### [TASK BRIEF]
The listing below should be copied in full, word for word.
==== AVAILABLE DATA
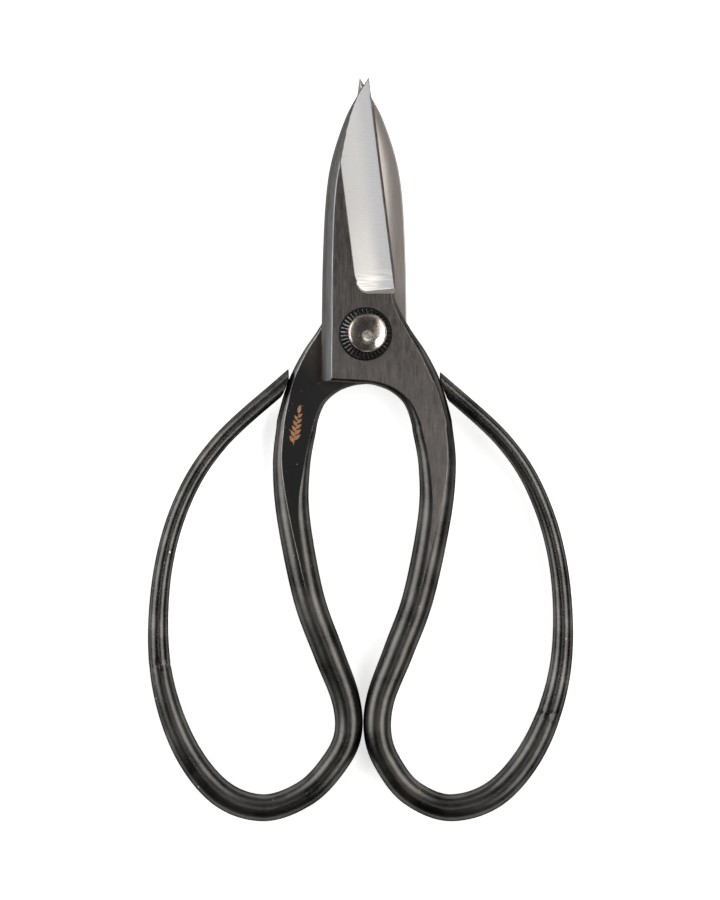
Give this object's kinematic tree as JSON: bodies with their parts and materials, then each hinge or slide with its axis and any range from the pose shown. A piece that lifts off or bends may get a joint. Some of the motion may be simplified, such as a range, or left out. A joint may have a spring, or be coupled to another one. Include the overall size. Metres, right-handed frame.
{
  "type": "floral snips",
  "caption": "Forged floral snips with short stout blades crossed on a rivet with fluted washers, and two long closed finger loops of round steel rod.",
  "frame": {"origin": "where the pivot axis meets the flat of the peened rivet tail, which is the lowest point of the part", "axes": "+Y along the blades towards the tips, +X towards the front half's finger loop, +Z along the pivot axis towards the domed rivet head"},
  "size_m": [0.109, 0.1906, 0.0143],
  "materials": {
    "forged_steel": "forged carbon steel with a black heat scale, hub and shank faces ground, cutting bevel polished bright",
    "black_rod": "blackened steel rod, satin",
    "worn_rivet": "polished rivet head with a worn brown tint",
    "black_washer": "blackened, flutes pressed round the cone"
  },
  "bodies": {
    "back_half": {"back_blade": "forged_steel", "back_handle_rod": "black_rod", "pivot_rivet": "worn_rivet", "front_washer": "black_washer", "back_washer": "black_washer"},
    "front_half": {"front_blade": "forged_steel", "front_handle_rod": "black_rod"}
  },
  "joints": [
    {"name": "blade_pivot", "type": "hinge", "parent": "back_half", "child": "front_half", "pos_m": [0, 0, 0.007], "axis": [0, 0, 1], "range_deg": [0, 70]}
  ]
}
========
### [TASK RESULT]
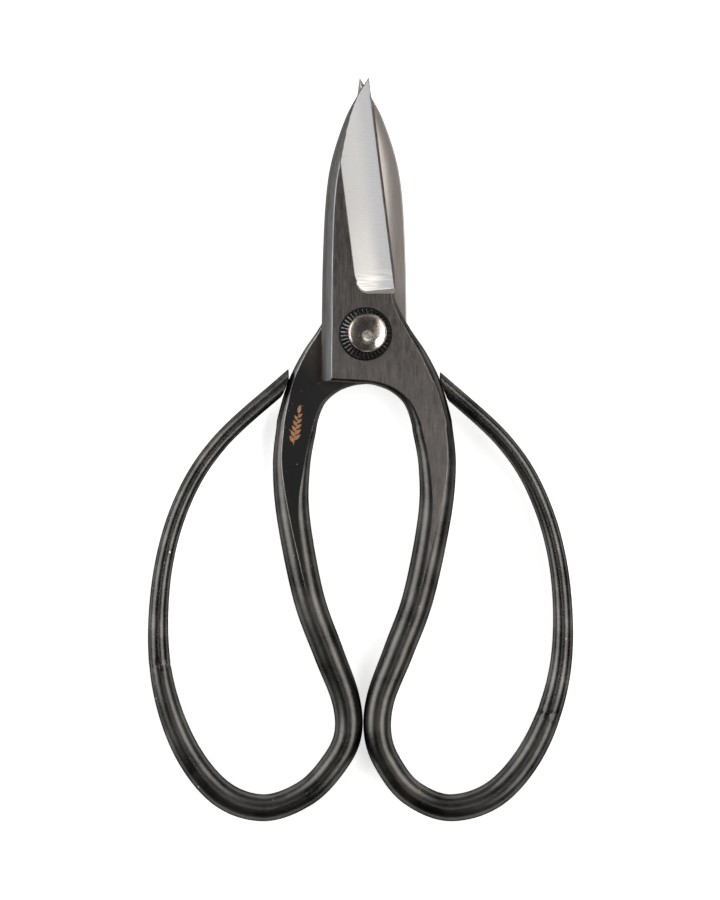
Give this object's kinematic tree as JSON: bodies with their parts and materials, then each hinge or slide with its axis and any range from the pose shown. A piece that lifts off or bends may get a joint. Some of the motion may be simplified, such as a range, or left out. A joint may have a spring, or be coupled to another one. Include the overall size. Metres, right-handed frame.
{
  "type": "floral snips",
  "caption": "Forged floral snips with short stout blades crossed on a rivet with fluted washers, and two long closed finger loops of round steel rod.",
  "frame": {"origin": "where the pivot axis meets the flat of the peened rivet tail, which is the lowest point of the part", "axes": "+Y along the blades towards the tips, +X towards the front half's finger loop, +Z along the pivot axis towards the domed rivet head"},
  "size_m": [0.109, 0.1906, 0.0143],
  "materials": {
    "forged_steel": "forged carbon steel with a black heat scale, hub and shank faces ground, cutting bevel polished bright",
    "black_rod": "blackened steel rod, satin",
    "worn_rivet": "polished rivet head with a worn brown tint",
    "black_washer": "blackened, flutes pressed round the cone"
  },
  "bodies": {
    "back_half": {"back_blade": "forged_steel", "back_handle_rod": "black_rod", "pivot_rivet": "worn_rivet", "front_washer": "black_washer", "back_washer": "black_washer"},
    "front_half": {"front_blade": "forged_steel", "front_handle_rod": "black_rod"}
  },
  "joints": [
    {"name": "blade_pivot", "type": "hinge", "parent": "back_half", "child": "front_half", "pos_m": [0, 0, 0.007], "axis": [0, 0, 1], "range_deg": [0, 70]}
  ]
}